(Work to do) Return the listing below in full, with every line exactly as it is.

── Data extract ──

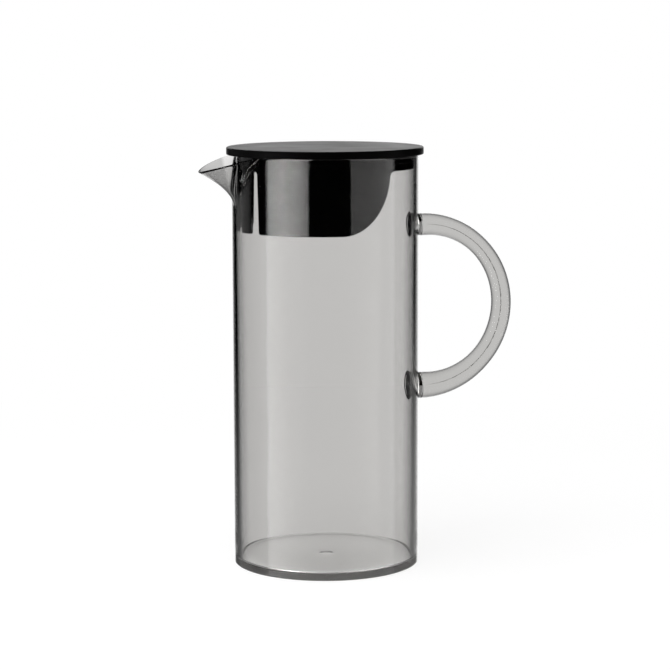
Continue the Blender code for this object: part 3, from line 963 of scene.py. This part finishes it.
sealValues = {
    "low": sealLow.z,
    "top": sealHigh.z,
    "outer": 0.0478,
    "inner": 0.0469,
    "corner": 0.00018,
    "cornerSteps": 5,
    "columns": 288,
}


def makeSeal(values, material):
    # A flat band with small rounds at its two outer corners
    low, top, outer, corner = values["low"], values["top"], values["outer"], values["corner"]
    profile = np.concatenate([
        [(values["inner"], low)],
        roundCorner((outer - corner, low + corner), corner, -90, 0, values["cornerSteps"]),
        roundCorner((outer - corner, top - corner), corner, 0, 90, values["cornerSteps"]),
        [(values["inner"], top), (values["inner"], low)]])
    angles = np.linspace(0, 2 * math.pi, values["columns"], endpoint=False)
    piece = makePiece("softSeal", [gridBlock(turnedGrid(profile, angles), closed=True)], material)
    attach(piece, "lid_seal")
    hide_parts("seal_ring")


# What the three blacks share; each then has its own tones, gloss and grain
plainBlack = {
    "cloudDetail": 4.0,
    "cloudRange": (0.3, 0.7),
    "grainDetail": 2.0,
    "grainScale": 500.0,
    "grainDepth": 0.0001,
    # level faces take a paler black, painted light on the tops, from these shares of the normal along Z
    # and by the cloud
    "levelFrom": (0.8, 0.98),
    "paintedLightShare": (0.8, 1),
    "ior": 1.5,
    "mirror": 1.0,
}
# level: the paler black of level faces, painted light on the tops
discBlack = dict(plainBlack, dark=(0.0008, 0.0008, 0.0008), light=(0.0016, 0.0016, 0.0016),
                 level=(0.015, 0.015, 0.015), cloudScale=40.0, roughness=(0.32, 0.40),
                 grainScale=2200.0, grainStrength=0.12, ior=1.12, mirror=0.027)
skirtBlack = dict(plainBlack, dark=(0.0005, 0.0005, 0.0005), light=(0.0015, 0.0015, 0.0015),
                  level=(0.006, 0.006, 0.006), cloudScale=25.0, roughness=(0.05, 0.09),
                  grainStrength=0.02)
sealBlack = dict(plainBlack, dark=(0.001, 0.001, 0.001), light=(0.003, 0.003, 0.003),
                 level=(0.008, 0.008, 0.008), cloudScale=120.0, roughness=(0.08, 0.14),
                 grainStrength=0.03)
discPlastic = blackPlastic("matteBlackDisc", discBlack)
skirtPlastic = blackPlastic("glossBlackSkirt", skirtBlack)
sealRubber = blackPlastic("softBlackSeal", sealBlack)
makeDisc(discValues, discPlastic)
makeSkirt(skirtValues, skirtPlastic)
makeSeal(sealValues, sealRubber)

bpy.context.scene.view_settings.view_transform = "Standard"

───

(Written reply)
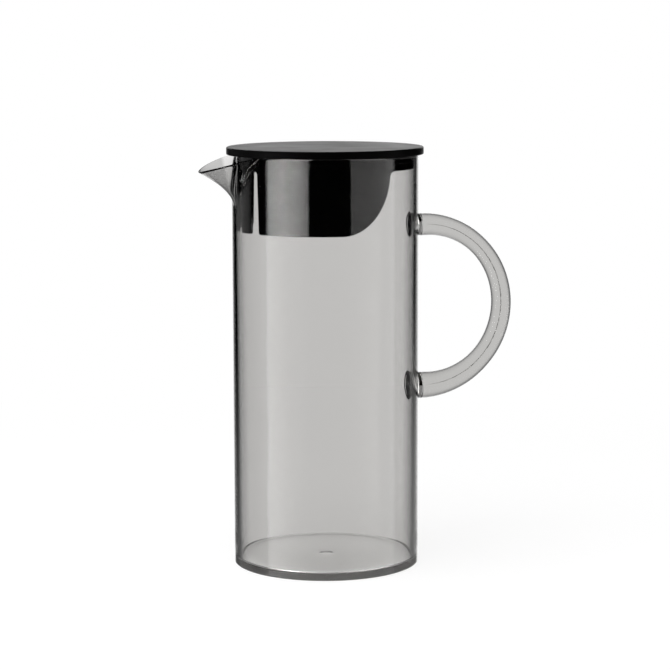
Continue the Blender code for this object: part 3, from line 963 of scene.py. This part finishes it.
sealValues = {
    "low": sealLow.z,
    "top": sealHigh.z,
    "outer": 0.0478,
    "inner": 0.0469,
    "corner": 0.00018,
    "cornerSteps": 5,
    "columns": 288,
}


def makeSeal(values, material):
    # A flat band with small rounds at its two outer corners
    low, top, outer, corner = values["low"], values["top"], values["outer"], values["corner"]
    profile = np.concatenate([
        [(values["inner"], low)],
        roundCorner((outer - corner, low + corner), corner, -90, 0, values["cornerSteps"]),
        roundCorner((outer - corner, top - corner), corner, 0, 90, values["cornerSteps"]),
        [(values["inner"], top), (values["inner"], low)]])
    angles = np.linspace(0, 2 * math.pi, values["columns"], endpoint=False)
    piece = makePiece("softSeal", [gridBlock(turnedGrid(profile, angles), closed=True)], material)
    attach(piece, "lid_seal")
    hide_parts("seal_ring")


# What the three blacks share; each then has its own tones, gloss and grain
plainBlack = {
    "cloudDetail": 4.0,
    "cloudRange": (0.3, 0.7),
    "grainDetail": 2.0,
    "grainScale": 500.0,
    "grainDepth": 0.0001,
    # level faces take a paler black, painted light on the tops, from these shares of the normal along Z
    # and by the cloud
    "levelFrom": (0.8, 0.98),
    "paintedLightShare": (0.8, 1),
    "ior": 1.5,
    "mirror": 1.0,
}
# level: the paler black of level faces, painted light on the tops
discBlack = dict(plainBlack, dark=(0.0008, 0.0008, 0.0008), light=(0.0016, 0.0016, 0.0016),
                 level=(0.015, 0.015, 0.015), cloudScale=40.0, roughness=(0.32, 0.40),
                 grainScale=2200.0, grainStrength=0.12, ior=1.12, mirror=0.027)
skirtBlack = dict(plainBlack, dark=(0.0005, 0.0005, 0.0005), light=(0.0015, 0.0015, 0.0015),
                  level=(0.006, 0.006, 0.006), cloudScale=25.0, roughness=(0.05, 0.09),
                  grainStrength=0.02)
sealBlack = dict(plainBlack, dark=(0.001, 0.001, 0.001), light=(0.003, 0.003, 0.003),
                 level=(0.008, 0.008, 0.008), cloudScale=120.0, roughness=(0.08, 0.14),
                 grainStrength=0.03)
discPlastic = blackPlastic("matteBlackDisc", discBlack)
skirtPlastic = blackPlastic("glossBlackSkirt", skirtBlack)
sealRubber = blackPlastic("softBlackSeal", sealBlack)
makeDisc(discValues, discPlastic)
makeSkirt(skirtValues, skirtPlastic)
makeSeal(sealValues, sealRubber)

bpy.context.scene.view_settings.view_transform = "Standard"